*SOURCE MATERIAL:*

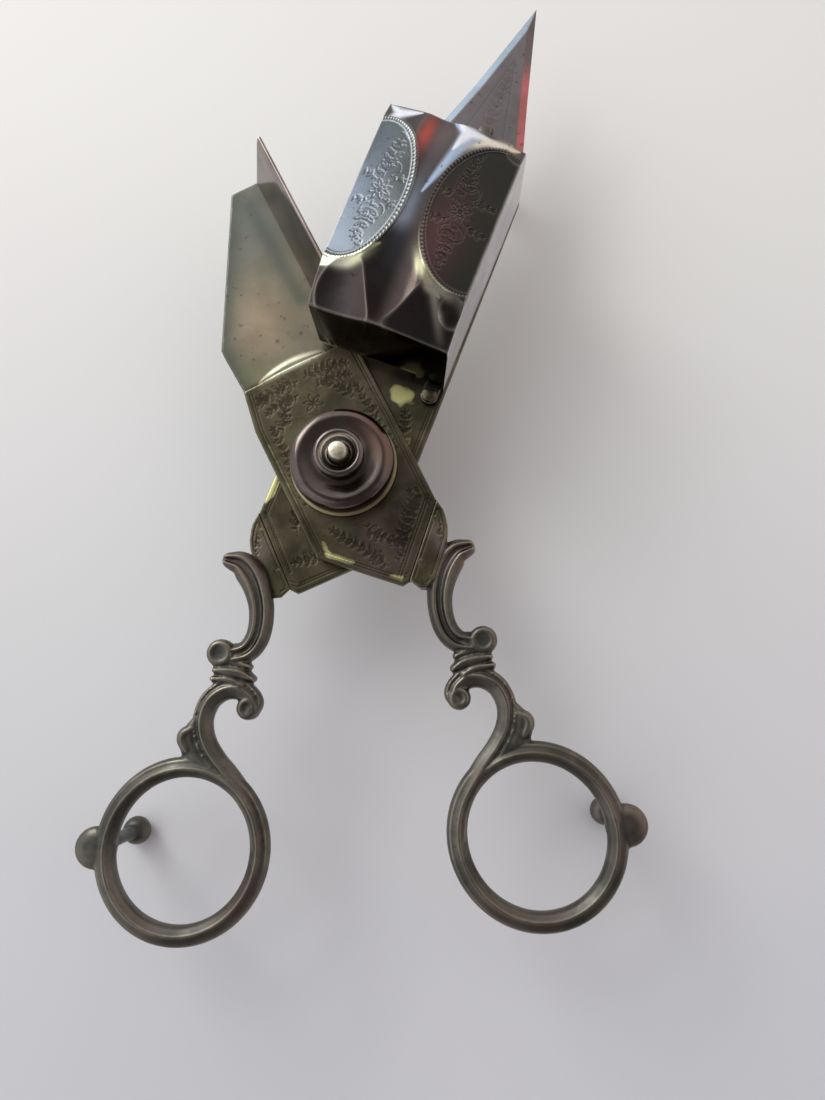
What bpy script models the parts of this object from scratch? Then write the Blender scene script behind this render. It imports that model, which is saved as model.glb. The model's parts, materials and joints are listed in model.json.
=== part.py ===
"""Candle snuffers (wick trimmer): two crossed arms on a spring pivot.

Every size is in millimetres and is turned into metres where a mesh is made.
Each arm is modelled in its own frame: the pivot at x = y = 0, +Y along the blade
towards its tip, and z = 0 on the table. The press arm's handle leans to +x and the
box arm's is its mirror image.
"""
import math

import bmesh
import bpy
from mathutils import Matrix, Vector

MM = 0.001
GAP = 0.3

# The pivot, and each arm's turn about it at rest.
PIVOT = (0.0, -5.85)
ARM_ANGLE = 24.0

# Levels above the table.
CASTING_MID_Z = 18.0
LOWER_PLATE_Z = (16.2, 17.6)
UPPER_PLATE_Z = (18.9, 20.1)
TRAY_DROP = 0.95
WASHER_Z = (LOWER_PLATE_Z[1] + GAP, UPPER_PLATE_Z[0] - GAP)

# Blades.
BLADE_HALF_WIDTH = 10.8
SHOULDER_Y = -12.0
GABLE_TIP_Y = -22.4
CUFF_SEAM = 16.3
BLADE_UNDER_CUFF = 1.4
CUFF_END = 20.0
PIVOT_HOLE_R = 1.9
STEP_Y = (19.4, 20.6)
TRAY_WIDEST_Y = 28.4
TRAY_FRONT_Y = 54.4
TRAY_FRONT_X = 3.8
TRAY_EDGE_X = 11.2
TIP_Y = 94.3
TIP_BASE_Y = 56.0

# Box.
BOX_OPEN_X = (-11.7, -13.6)
BOX_RIGHT_X = 10.5
BOX_REAR_Y = (18.3, 20.8)
BOX_FRONT_Y = (56.6, 57.5)
BOX_FLOOR_Z = LOWER_PLATE_Z[1] + GAP
BOX_EDGE_Z = 30.5
BOX_RIDGE_Z = 33.3
BOX_WALL = 0.8
BOX_MIDDLE = (-1.6, 39.5)
BOX_CROWN = 1.35
BOX_END_DROP = 3.4
BOX_ROOF_HALF = (12.0, 19.0)
FACET_SLOPE = 0.26
FACET_EDGE_DROP = 2.2
CORNER_MIDDLE_Y = 38.5
CORNER_RISE = 13.2
CORNER_SLOPE = (6.0, 12.0)
SLOT_TOP_Z = UPPER_PLATE_Z[1] + 0.4
SLOT_END_X = 5.6
LUG_HALF = 1.5
REAR_LUG = (8.6, 16.7)
FRONT_LUG = (6.0, 58.2)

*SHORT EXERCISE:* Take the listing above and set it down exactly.

*SOLUTION TO THIS EXERCISE:*
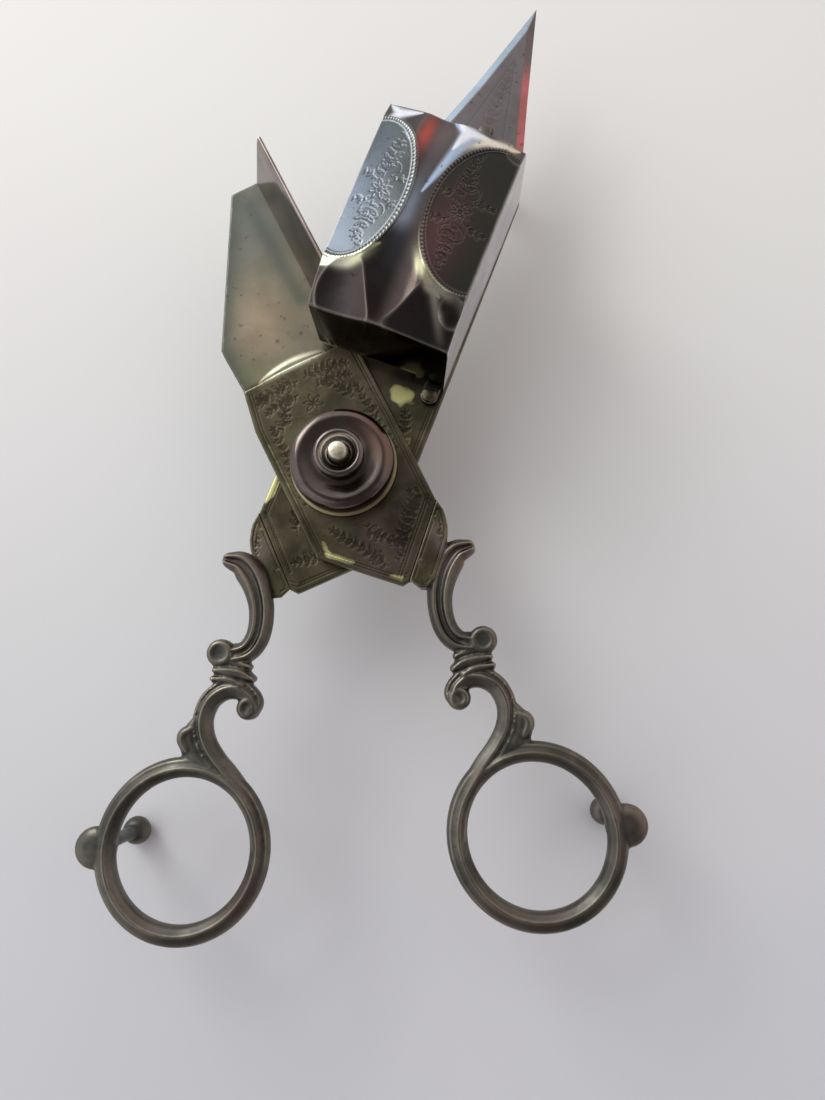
What bpy script models the parts of this object from scratch? Then write the Blender scene script behind this render. It imports that model, which is saved as model.glb. The model's parts, materials and joints are listed in model.json.
=== part.py ===
"""Candle snuffers (wick trimmer): two crossed arms on a spring pivot.

Every size is in millimetres and is turned into metres where a mesh is made.
Each arm is modelled in its own frame: the pivot at x = y = 0, +Y along the blade
towards its tip, and z = 0 on the table. The press arm's handle leans to +x and the
box arm's is its mirror image.
"""
import math

import bmesh
import bpy
from mathutils import Matrix, Vector

MM = 0.001
GAP = 0.3

# The pivot, and each arm's turn about it at rest.
PIVOT = (0.0, -5.85)
ARM_ANGLE = 24.0

# Levels above the table.
CASTING_MID_Z = 18.0
LOWER_PLATE_Z = (16.2, 17.6)
UPPER_PLATE_Z = (18.9, 20.1)
TRAY_DROP = 0.95
WASHER_Z = (LOWER_PLATE_Z[1] + GAP, UPPER_PLATE_Z[0] - GAP)

# Blades.
BLADE_HALF_WIDTH = 10.8
SHOULDER_Y = -12.0
GABLE_TIP_Y = -22.4
CUFF_SEAM = 16.3
BLADE_UNDER_CUFF = 1.4
CUFF_END = 20.0
PIVOT_HOLE_R = 1.9
STEP_Y = (19.4, 20.6)
TRAY_WIDEST_Y = 28.4
TRAY_FRONT_Y = 54.4
TRAY_FRONT_X = 3.8
TRAY_EDGE_X = 11.2
TIP_Y = 94.3
TIP_BASE_Y = 56.0

# Box.
BOX_OPEN_X = (-11.7, -13.6)
BOX_RIGHT_X = 10.5
BOX_REAR_Y = (18.3, 20.8)
BOX_FRONT_Y = (56.6, 57.5)
BOX_FLOOR_Z = LOWER_PLATE_Z[1] + GAP
BOX_EDGE_Z = 30.5
BOX_RIDGE_Z = 33.3
BOX_WALL = 0.8
BOX_MIDDLE = (-1.6, 39.5)
BOX_CROWN = 1.35
BOX_END_DROP = 3.4
BOX_ROOF_HALF = (12.0, 19.0)
FACET_SLOPE = 0.26
FACET_EDGE_DROP = 2.2
CORNER_MIDDLE_Y = 38.5
CORNER_RISE = 13.2
CORNER_SLOPE = (6.0, 12.0)
SLOT_TOP_Z = UPPER_PLATE_Z[1] + 0.4
SLOT_END_X = 5.6
LUG_HALF = 1.5
REAR_LUG = (8.6, 16.7)
FRONT_LUG = (6.0, 58.2)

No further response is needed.